### Task directions
Restate word for word the lines of the data below, from the first through the one that has "tarnished by age.".

### Recorded data

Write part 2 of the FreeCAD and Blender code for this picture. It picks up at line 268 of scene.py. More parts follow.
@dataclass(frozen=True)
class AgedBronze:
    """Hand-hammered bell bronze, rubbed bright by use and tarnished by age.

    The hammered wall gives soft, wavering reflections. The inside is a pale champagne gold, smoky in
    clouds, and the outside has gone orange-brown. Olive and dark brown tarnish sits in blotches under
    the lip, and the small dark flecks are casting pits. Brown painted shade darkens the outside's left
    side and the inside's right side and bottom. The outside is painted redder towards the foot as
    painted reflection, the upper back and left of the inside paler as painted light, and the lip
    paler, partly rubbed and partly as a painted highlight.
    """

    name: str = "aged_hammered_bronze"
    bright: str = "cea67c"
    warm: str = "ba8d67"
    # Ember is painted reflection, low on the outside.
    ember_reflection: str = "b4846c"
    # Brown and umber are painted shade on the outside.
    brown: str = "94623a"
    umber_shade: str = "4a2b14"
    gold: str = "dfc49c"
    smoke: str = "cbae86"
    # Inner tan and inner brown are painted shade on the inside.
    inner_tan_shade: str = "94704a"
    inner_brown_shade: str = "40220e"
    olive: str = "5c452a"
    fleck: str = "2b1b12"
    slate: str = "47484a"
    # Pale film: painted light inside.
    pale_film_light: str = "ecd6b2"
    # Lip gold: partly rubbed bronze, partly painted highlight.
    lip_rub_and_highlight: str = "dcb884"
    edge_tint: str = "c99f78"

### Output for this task
Write part 2 of the FreeCAD and Blender code for this picture. It picks up at line 268 of scene.py. More parts follow.
@dataclass(frozen=True)
class AgedBronze:
    """Hand-hammered bell bronze, rubbed bright by use and tarnished by age.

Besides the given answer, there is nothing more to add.